A ghostly outline of the race track is still visible in 2022, next to Gillespie Field, eighteen years after closing down. Hallowed ground, of sorts, for a number of local racers.

The story didn’t quite end there, as I tried one more racing foray up at Orange Show Speedway in San Bernardino, in 2007 and 2008. I purchased and drove the #99 “Late Model Sportsman” car, which was an upgraded rebuild of the old #267 Cajon Speedway “Street Stock” car, so I knew the history of it. The car had been further cut apart and race optimized, to the point where almost none of it was Nova, but, instead, fabricated from scratch. Nineties style prep work. The campaign was not particularly successful, for three reasons. One was that the track was a quarter-mile in length, and it was just too small for these big cars, at least for me to be able to quickly adapt to it. Two was that it was a “one-lane” track (like most of them) and the driving experience was nudging the car in front of you with your bumper to try to create an opportunity to pass, while at the same time getting nudged from behind. For me, not a particularly enjoyable racing experience. Three, and perhaps the most significant one, was that I was into my late 40’s by then, and the complex “twitch” responses and flash decision-making processes in competition driving are more of a young man’s game. By the mid-40’s of age and beyond, staying in the game can be done, but it is more a process of mind and muscle memory being exercised, rather than going out fresh to learn a new track and a new level of racing. But I did get in a couple more years of racing, wrapping up my competition career for good in 2008. I was a “field car”, those last two seasons. That’s what I call one of the cars that fills out the grid, while the fast guys go for the win up front.

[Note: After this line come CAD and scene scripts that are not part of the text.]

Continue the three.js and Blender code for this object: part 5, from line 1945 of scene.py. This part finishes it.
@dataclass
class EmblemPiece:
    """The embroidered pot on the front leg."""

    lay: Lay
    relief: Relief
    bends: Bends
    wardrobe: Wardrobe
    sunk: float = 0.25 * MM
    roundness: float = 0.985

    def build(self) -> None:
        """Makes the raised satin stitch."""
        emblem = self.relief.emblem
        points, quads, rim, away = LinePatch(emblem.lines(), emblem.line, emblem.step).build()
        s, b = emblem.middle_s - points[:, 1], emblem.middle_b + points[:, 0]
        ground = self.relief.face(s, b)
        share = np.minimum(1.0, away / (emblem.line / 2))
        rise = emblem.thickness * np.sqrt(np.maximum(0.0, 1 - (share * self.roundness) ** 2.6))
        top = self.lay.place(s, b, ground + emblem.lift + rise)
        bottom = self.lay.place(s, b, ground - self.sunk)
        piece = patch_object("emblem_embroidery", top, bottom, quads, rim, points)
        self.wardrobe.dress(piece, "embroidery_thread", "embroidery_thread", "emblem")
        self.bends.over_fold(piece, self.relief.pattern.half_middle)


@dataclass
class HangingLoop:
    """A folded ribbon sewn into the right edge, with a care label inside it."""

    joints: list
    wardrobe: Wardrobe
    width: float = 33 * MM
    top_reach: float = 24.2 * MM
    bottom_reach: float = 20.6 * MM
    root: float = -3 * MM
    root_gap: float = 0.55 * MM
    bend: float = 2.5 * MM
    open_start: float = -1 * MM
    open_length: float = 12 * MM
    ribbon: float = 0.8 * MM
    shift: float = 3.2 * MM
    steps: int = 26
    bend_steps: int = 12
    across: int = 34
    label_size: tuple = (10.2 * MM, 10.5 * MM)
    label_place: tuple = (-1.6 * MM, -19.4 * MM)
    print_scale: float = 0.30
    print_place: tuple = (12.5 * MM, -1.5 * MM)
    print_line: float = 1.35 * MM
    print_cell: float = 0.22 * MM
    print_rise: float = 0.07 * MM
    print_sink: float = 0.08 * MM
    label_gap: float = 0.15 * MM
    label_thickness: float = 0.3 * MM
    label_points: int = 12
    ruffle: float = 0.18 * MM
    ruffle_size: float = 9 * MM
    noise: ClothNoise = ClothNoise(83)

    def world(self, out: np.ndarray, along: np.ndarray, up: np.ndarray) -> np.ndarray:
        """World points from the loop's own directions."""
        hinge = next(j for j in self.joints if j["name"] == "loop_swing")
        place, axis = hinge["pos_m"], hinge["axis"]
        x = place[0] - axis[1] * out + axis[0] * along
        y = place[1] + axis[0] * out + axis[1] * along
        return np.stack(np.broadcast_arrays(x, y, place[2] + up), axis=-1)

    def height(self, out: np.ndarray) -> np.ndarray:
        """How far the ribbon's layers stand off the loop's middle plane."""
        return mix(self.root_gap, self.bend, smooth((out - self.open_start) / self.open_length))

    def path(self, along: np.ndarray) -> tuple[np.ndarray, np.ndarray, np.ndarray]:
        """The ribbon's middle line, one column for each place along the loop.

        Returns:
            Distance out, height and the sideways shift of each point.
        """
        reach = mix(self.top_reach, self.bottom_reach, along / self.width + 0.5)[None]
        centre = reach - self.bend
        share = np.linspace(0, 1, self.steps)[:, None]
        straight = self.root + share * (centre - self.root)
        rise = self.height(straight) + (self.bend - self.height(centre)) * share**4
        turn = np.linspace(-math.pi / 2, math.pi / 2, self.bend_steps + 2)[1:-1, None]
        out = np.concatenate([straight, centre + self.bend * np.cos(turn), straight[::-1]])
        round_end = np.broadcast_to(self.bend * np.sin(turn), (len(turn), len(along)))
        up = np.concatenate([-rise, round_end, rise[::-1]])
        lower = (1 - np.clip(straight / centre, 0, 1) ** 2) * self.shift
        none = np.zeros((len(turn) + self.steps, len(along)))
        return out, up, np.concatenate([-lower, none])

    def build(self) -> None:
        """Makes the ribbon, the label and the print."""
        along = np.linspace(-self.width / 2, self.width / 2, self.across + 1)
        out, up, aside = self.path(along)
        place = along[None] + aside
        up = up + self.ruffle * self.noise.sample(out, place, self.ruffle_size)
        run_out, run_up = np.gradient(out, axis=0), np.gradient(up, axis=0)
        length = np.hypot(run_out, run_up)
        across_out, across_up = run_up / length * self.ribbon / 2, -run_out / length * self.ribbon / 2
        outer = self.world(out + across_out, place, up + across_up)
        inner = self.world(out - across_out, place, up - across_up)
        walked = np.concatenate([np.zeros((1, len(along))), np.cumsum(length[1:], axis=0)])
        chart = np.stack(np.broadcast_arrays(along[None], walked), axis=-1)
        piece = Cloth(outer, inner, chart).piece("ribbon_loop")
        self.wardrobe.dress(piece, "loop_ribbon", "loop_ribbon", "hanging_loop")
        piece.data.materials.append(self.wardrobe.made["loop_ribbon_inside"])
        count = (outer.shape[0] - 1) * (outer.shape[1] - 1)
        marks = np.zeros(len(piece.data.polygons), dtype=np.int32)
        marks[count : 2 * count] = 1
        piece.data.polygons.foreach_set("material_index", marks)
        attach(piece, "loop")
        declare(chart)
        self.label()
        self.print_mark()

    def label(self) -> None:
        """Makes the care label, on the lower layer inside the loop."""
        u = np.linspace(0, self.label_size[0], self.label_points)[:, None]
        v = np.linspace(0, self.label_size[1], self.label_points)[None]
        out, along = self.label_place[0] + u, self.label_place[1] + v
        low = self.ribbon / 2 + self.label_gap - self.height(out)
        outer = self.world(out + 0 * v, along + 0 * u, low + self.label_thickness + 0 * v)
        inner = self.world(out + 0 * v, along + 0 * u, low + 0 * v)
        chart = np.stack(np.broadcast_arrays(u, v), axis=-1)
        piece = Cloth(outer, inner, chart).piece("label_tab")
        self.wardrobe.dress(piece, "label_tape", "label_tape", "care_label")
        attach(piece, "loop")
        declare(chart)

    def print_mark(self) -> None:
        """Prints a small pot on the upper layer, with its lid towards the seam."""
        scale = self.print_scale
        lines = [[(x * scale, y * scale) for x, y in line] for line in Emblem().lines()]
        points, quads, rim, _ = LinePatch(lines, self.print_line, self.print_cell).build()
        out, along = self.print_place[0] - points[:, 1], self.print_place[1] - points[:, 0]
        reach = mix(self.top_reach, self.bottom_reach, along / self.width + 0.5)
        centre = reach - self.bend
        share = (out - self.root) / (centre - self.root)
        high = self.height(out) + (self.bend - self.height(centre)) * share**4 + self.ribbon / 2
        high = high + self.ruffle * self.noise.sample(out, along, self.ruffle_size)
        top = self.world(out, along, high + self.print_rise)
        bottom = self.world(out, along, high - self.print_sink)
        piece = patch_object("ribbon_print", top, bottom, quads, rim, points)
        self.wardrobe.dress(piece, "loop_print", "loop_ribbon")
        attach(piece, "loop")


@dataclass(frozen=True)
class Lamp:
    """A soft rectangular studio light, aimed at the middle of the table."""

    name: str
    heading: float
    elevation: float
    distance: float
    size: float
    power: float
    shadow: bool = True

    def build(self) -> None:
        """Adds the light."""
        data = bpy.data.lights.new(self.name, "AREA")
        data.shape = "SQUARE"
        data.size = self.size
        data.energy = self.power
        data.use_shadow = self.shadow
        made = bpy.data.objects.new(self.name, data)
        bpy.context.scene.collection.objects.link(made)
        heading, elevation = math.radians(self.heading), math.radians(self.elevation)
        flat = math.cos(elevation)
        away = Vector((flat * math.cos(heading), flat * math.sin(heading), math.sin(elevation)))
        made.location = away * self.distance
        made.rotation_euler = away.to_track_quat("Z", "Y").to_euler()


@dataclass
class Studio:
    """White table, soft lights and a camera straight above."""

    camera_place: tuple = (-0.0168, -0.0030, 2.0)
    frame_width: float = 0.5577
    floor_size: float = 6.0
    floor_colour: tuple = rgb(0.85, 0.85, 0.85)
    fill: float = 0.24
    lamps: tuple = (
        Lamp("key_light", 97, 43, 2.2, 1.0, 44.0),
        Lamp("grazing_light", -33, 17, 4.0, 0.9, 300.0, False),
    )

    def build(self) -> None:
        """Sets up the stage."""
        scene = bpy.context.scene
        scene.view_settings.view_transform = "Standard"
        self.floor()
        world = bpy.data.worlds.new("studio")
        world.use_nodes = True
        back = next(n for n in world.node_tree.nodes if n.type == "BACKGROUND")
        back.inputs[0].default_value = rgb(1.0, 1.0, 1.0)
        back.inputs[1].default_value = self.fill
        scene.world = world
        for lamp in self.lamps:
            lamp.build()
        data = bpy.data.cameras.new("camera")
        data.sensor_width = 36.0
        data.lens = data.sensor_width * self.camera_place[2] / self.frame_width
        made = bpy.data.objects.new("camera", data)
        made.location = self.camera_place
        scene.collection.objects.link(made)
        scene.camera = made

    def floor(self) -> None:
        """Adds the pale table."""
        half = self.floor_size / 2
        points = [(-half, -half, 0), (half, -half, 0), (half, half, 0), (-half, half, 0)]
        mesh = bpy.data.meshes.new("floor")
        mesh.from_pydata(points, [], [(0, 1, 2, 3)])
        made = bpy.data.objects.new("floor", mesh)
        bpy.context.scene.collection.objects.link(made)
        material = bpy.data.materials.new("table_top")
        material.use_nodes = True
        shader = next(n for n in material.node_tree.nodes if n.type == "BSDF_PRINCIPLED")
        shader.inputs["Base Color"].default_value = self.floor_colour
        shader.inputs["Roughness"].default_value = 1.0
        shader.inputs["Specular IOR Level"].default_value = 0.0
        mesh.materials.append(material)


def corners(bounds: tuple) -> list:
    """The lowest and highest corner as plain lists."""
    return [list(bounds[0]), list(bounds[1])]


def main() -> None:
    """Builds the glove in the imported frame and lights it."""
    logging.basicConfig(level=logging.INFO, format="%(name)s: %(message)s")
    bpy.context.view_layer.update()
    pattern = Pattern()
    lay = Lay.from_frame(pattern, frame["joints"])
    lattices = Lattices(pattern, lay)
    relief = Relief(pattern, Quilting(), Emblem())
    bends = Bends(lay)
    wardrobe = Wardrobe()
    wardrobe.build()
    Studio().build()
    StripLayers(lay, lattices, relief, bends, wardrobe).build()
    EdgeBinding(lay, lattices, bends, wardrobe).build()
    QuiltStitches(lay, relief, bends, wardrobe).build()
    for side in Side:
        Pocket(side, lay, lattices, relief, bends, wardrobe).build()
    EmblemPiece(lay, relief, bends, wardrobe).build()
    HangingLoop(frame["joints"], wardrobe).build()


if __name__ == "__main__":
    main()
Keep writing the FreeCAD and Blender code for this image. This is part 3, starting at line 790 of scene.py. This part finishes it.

Eighteen-and-a-half feet of plastic fantastic, as run in 2007 and 2008.

The entire “stock car” experience was incredibly immersive, and taught me a lot about how cars are put together and function. From the car crafting side of it, I feel like I can make anything out of something else. It was also a chronicle of how things always change and evolve. The particular local culture of Cajon Speedway racing is, of course, gone now. But even if the track had remained, no doubt the racing program would have evolved considerably from the one of twenty or so years ago. For one thing, pulling out popular body-on-frame GM cars to go racing with, along with 70s Camaros and Novas from junkyards, has evaporated with time. The inventory of cars in the junkyards simply isn’t there any more. The craft of building circle track race cars has evolved away from working in a garage with welders and tube benders on an existing street car, and has gone over to ordering things on-line and having them show up to be assembled into a “spec” car, identical to all the others but for graphics. Fans don’t go to a lot of the tracks any more, and the grandstands at many tracks are largely empty, outside of friends and family of the participants. (we saw this attendance attrition process well underway in the first decade of the 2000’s). Building a bunch of required pre-fab parts to a “spec”, with a specified “crate” engine, is quite different than my experience of having custom-constructed race cars, and sending engines out to be built and rebuilt by specialist race engine builders. Is the new way of things better or worse? Hard to say, and it is what it is. One of the hard lessons of circle track racing, in particular, is that things are what they are. Win, lose, crash the car, be treated unfairly, they all are things that simply are. The reality of it stares back at you as a given result and outcome, and the only way to make it better is to come back the next weekend and give it another try, to make an attempt for a better result, until the day comes when you have had enough.

In the Car Barn in 2022, waiting for the next race that will likely never happen. Roll cage rules have been upgraded in recent years, to leave many older cars, such as this one, deemed not safe enough to race.